Question

How is the de-Broglie wavelength associated with an electron accelerated through a potential difference of 100 volts?

Answer 1

Hint: This can be solved by using ideas like the conservation of mechanical energy because electrostatic force is a conservative force and there is no non conservative force and finding out the de-broglie wavelength when momentum is known.
Formula used:
$\eqalign{
  & PE = eV \cr
  & KE = \dfrac{{{p^2}}}{{2m}} \cr
  & \lambda = \dfrac{h}{p} \cr} $

Complete answer:
Complete solution Step-by-Step:
It is well known that the electron exhibits the particle nature and wave nature. Since an electron is a light particle and it moves with very high velocity it shows wavy nature. We can find out that wavelength by using the formula of de Broglie wavelength.
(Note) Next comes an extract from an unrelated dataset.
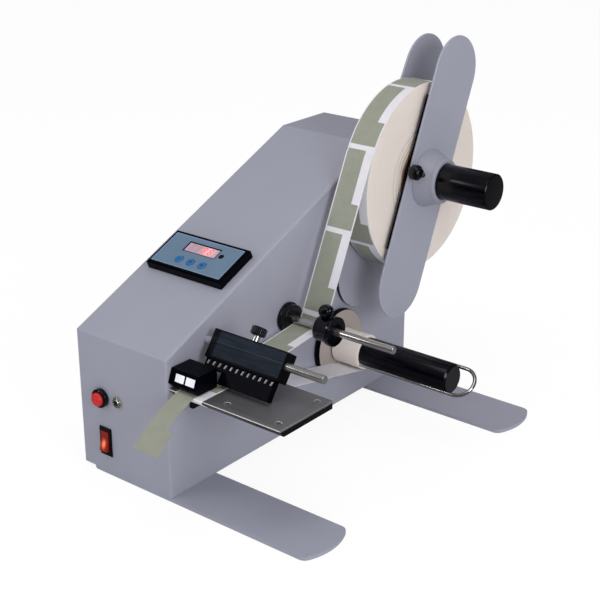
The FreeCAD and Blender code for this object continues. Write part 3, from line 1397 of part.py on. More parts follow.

Let us assume de Broglie wavelength is $\lambda $ and $p$ is the momentum of an electron and $h$ is the Planck's constant.
The de Broglie wavelength will be
$\lambda = \dfrac{h}{p}$
When an electron of charge ‘e’ is accelerated through the potential difference ‘V’ then the potential energy possessed by that electron will be $PE = eV$
The kinetic energy of an electron of mass ‘m’ and momentum ‘p’ will be $KE = \dfrac{{{p^2}}}{{2m}}$
Since the electron is acted upon by conservative force only we use conservation of mechanical energy here i.e the initial potential energy is converted to the kinetic energy by the time it reaches the voltage source.

$\eqalign{
  & PE = KE \cr
  & \Rightarrow eV = \dfrac{{{p^2}}}{{2m}} \cr
  & \Rightarrow p = \sqrt {2meV} \cr} $

Hence the de Broglie wavelength will be
$\lambda = \dfrac{h}{p}$
$\eqalign{
  & \Rightarrow \lambda = \dfrac{h}{{\sqrt {2meV} }} \cr
  & \Rightarrow \lambda = \dfrac{{6.6 \times {{10}^{ - 34}}}}{{\sqrt {2(9.1 \times {{10}^{ - 31}})(1.6 \times {{10}^{ - 19}})100} }} \cr
  & \Rightarrow \lambda = 1.22 \times {10^{ - 10}}m \cr} $
We have substituted the values of planck’s constant and mass of electron and charge of electron and potential difference through which electron is accelerated in the above de Broglie wavelength formula and got the value of de Broglie wavelength as $1.22 \times {10^{ - 10}}m$

Note:
For the normal objects which have considerable mass even though they move at higher speeds we can’t consider wavy motion because due to their considerable mass the value of de Broglie wavelength will be too small so that we can neglect it and hence they exhibit only particle nature.